Note: You need to run the last step each time you pull updates from github.
Or you can run python(3) setup.py develop
or pip install -e .
to install mmdetection if you want to make modifications to it frequently.
Please refer to mmdetection install instruction for more details.
Environment
Hardware
- 8 NVIDIA Tesla V100 GPUs
- Intel Xeon 4114 CPU @ 2.20GHz
Software environment
- Python 3.6.7
- PyTorch 1.1.0
- CUDA 9.0
- CUDNN 7.0
- NCCL 2.3.5
Usage
Train
As in original mmdetection, distributed training is recommended for either single machine or multiple machines.

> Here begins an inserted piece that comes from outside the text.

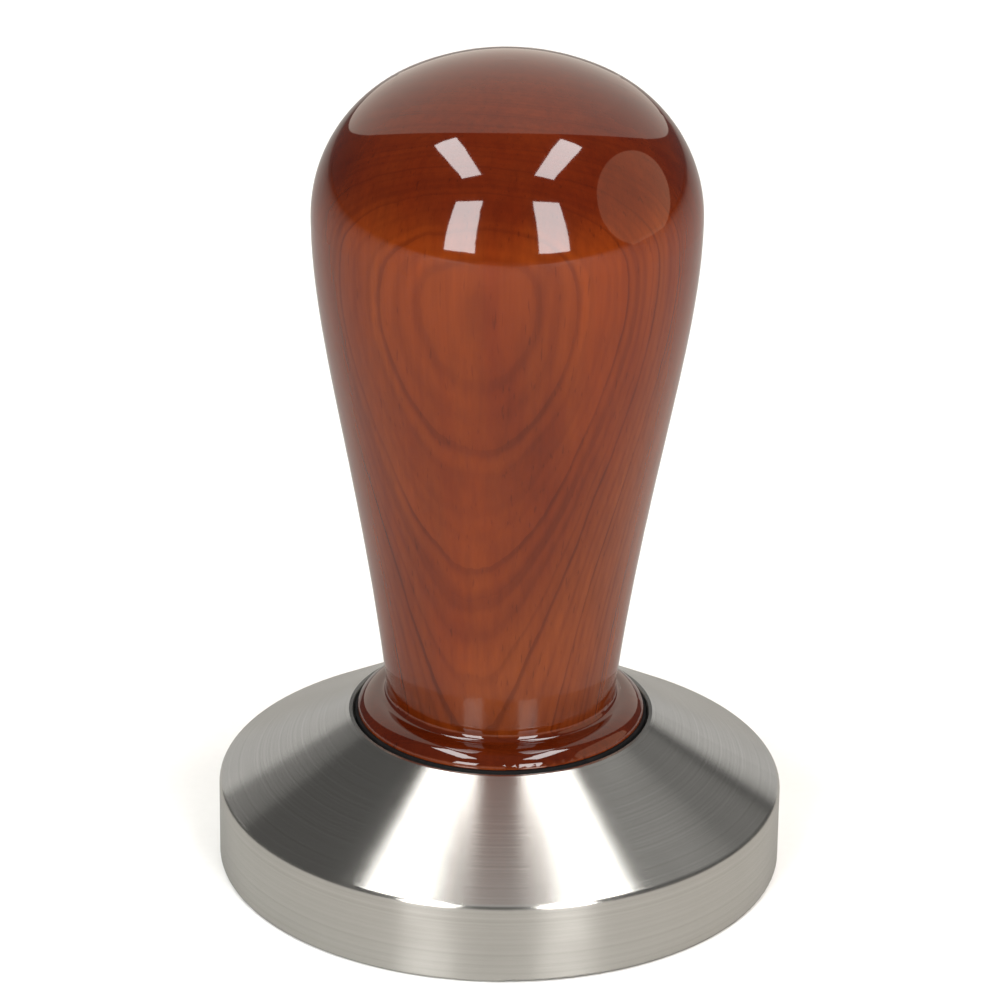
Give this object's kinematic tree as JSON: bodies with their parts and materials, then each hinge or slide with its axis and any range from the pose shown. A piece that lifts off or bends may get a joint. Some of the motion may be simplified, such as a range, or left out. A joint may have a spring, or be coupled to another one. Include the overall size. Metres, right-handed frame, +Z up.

./tools/dist_train.sh <CONFIG_FILE> <GPU_NUM> [optional arguments]
Supported arguments are:
- --validate: perform evaluation every k (default=1) epochs during the training.
- --work_dir <WORK_DIR>: if specified, the path in config file will be replaced.
Evaluation
To evaluate trained models, output file is required.
python tools/test.py <CONFIG_FILE> <MODEL_PATH> [optional arguments]
Supported arguments are:
- --gpus: number of GPU used for evaluation
- --out: output file name, usually ends wiht
.pkl
- --eval: type of evaluation need, for mask-rcnn,
bbox segm
would evaluate both bounding box and mask AP.